SET EXERCISE:
Could you write out the opening lines of the data, word for word, stopping after the line that contains "SKY_LIGHT = 0.5"?

DATA PROVIDED:
________

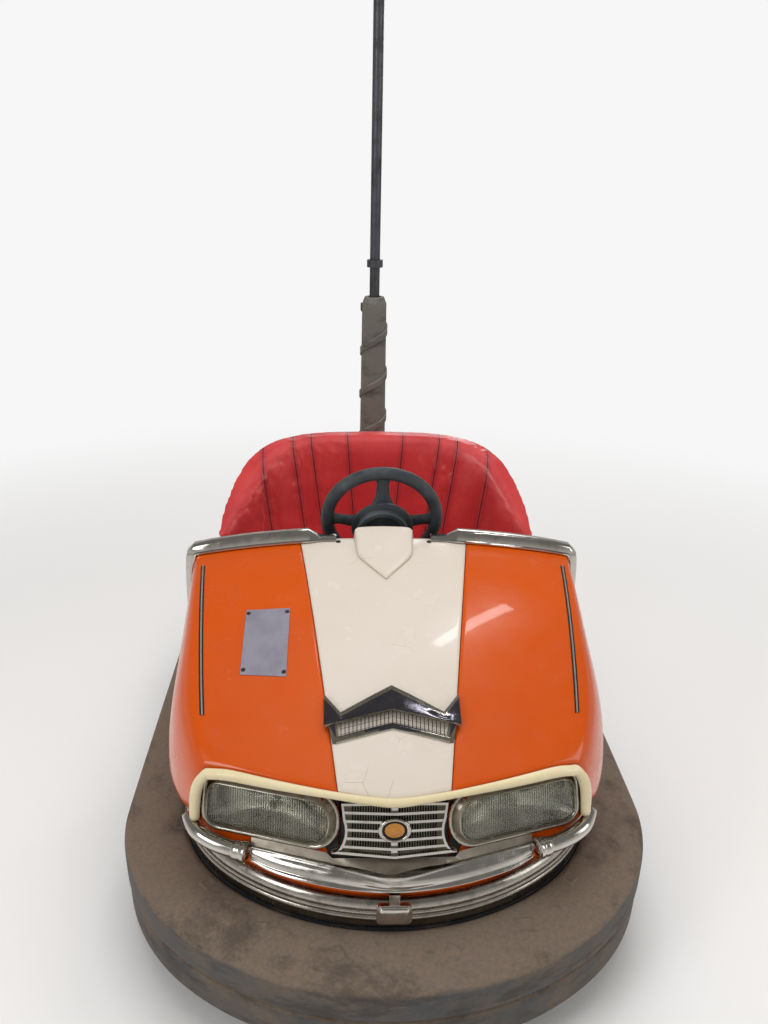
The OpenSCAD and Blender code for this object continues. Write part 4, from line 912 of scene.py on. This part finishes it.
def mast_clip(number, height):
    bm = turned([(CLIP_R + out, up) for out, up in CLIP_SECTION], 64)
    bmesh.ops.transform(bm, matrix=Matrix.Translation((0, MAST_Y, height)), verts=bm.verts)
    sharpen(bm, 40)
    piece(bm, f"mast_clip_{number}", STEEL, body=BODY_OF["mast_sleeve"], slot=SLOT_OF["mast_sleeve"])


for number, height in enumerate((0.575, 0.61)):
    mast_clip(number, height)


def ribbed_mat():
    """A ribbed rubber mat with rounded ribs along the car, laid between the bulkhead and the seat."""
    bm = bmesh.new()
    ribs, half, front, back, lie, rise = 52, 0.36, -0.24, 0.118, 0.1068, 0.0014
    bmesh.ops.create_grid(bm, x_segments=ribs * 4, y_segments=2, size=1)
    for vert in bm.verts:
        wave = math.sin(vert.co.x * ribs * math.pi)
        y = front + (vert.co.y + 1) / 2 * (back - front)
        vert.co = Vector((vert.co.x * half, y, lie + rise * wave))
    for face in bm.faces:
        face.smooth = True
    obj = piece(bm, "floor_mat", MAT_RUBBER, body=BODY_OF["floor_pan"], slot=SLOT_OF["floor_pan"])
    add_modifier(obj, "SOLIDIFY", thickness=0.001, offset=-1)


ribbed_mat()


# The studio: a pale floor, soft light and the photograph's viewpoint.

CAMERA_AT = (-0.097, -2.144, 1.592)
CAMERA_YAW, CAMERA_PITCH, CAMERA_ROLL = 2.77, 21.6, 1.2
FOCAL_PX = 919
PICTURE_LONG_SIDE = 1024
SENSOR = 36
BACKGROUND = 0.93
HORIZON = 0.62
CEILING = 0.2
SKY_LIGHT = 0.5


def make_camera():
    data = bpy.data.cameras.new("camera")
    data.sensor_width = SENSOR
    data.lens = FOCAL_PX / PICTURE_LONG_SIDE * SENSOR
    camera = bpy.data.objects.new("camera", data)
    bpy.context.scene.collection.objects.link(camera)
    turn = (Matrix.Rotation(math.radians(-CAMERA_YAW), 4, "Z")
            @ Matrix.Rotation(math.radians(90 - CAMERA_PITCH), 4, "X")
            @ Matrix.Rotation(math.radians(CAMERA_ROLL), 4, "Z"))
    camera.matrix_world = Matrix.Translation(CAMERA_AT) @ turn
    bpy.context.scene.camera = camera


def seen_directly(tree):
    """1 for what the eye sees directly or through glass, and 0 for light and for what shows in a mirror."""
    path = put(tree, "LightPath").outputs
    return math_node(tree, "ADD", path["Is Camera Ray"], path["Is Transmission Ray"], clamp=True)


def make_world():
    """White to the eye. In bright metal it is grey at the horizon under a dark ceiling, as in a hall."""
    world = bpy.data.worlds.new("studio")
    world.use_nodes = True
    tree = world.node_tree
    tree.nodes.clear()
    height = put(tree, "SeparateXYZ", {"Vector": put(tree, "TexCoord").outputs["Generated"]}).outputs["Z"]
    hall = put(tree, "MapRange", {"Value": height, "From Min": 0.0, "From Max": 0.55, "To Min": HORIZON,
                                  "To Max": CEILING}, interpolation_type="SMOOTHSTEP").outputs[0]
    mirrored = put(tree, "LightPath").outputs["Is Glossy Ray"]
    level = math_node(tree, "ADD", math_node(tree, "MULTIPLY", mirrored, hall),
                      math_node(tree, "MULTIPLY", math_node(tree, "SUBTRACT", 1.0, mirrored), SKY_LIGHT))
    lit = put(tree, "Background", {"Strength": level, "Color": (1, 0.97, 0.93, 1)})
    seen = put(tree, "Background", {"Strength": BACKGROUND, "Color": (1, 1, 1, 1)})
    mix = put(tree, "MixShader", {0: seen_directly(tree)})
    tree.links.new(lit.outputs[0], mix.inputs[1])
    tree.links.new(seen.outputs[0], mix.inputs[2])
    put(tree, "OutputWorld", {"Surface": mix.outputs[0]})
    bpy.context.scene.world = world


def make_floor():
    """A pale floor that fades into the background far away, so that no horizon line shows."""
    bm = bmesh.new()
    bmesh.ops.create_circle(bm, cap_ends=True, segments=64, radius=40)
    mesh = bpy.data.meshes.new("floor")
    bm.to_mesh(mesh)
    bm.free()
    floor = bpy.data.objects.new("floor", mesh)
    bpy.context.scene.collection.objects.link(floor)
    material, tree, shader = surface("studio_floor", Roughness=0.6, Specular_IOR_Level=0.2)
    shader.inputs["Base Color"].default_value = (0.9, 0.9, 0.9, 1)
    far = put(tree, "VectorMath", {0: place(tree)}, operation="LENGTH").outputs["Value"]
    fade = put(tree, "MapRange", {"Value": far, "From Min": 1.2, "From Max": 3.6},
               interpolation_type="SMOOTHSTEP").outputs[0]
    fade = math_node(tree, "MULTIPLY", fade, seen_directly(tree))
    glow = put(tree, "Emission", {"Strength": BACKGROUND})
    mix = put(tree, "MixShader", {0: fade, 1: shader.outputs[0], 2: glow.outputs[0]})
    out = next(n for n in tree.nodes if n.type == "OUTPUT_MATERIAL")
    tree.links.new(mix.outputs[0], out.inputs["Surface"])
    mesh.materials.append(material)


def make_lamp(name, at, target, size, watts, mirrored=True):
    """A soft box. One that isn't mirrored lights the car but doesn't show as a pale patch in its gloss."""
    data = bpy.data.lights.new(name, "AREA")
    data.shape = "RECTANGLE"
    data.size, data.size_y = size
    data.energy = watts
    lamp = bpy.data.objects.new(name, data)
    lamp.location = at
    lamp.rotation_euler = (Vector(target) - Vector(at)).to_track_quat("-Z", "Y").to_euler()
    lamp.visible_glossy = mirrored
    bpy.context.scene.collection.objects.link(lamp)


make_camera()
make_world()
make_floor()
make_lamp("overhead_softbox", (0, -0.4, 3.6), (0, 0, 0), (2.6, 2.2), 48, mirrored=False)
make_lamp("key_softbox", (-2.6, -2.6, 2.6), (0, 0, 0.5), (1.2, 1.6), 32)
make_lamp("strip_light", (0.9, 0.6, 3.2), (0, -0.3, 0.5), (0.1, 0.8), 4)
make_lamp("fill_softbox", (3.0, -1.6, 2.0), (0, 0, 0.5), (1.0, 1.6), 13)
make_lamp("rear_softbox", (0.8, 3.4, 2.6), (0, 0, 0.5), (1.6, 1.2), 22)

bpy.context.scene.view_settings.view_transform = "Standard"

________

RIGHT ANSWER:
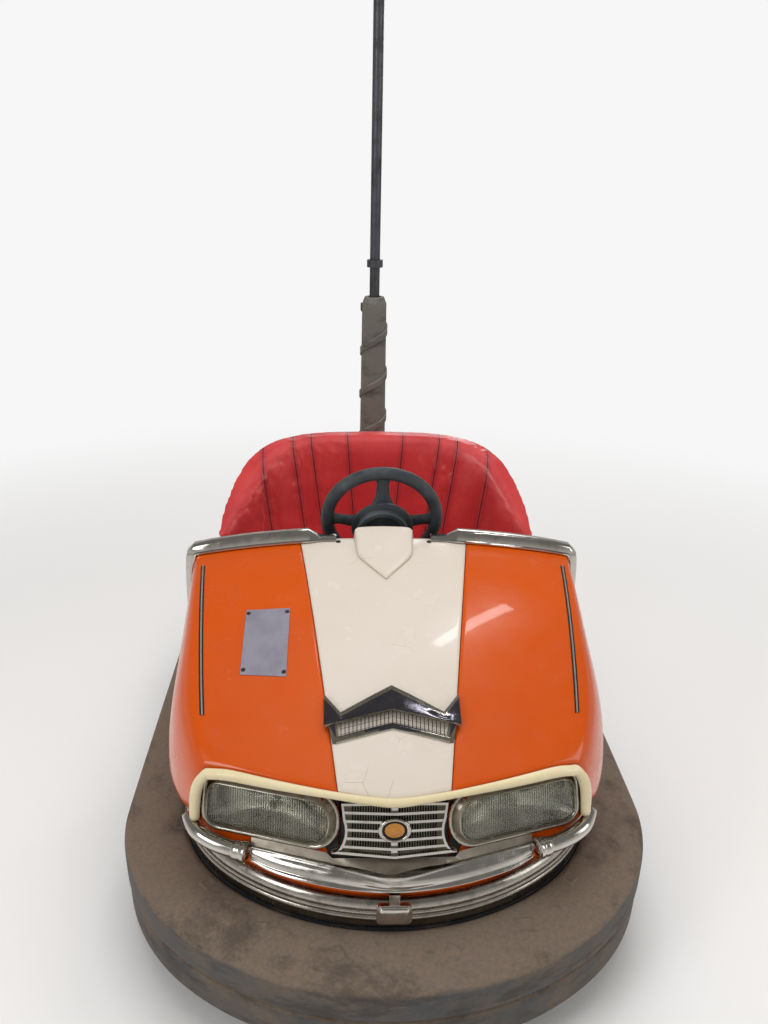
The OpenSCAD and Blender code for this object continues. Write part 4, from line 912 of scene.py on. This part finishes it.
def mast_clip(number, height):
    bm = turned([(CLIP_R + out, up) for out, up in CLIP_SECTION], 64)
    bmesh.ops.transform(bm, matrix=Matrix.Translation((0, MAST_Y, height)), verts=bm.verts)
    sharpen(bm, 40)
    piece(bm, f"mast_clip_{number}", STEEL, body=BODY_OF["mast_sleeve"], slot=SLOT_OF["mast_sleeve"])


for number, height in enumerate((0.575, 0.61)):
    mast_clip(number, height)


def ribbed_mat():
    """A ribbed rubber mat with rounded ribs along the car, laid between the bulkhead and the seat."""
    bm = bmesh.new()
    ribs, half, front, back, lie, rise = 52, 0.36, -0.24, 0.118, 0.1068, 0.0014
    bmesh.ops.create_grid(bm, x_segments=ribs * 4, y_segments=2, size=1)
    for vert in bm.verts:
        wave = math.sin(vert.co.x * ribs * math.pi)
        y = front + (vert.co.y + 1) / 2 * (back - front)
        vert.co = Vector((vert.co.x * half, y, lie + rise * wave))
    for face in bm.faces:
        face.smooth = True
    obj = piece(bm, "floor_mat", MAT_RUBBER, body=BODY_OF["floor_pan"], slot=SLOT_OF["floor_pan"])
    add_modifier(obj, "SOLIDIFY", thickness=0.001, offset=-1)


ribbed_mat()


# The studio: a pale floor, soft light and the photograph's viewpoint.

CAMERA_AT = (-0.097, -2.144, 1.592)
CAMERA_YAW, CAMERA_PITCH, CAMERA_ROLL = 2.77, 21.6, 1.2
FOCAL_PX = 919
PICTURE_LONG_SIDE = 1024
SENSOR = 36
BACKGROUND = 0.93
HORIZON = 0.62
CEILING = 0.2
SKY_LIGHT = 0.5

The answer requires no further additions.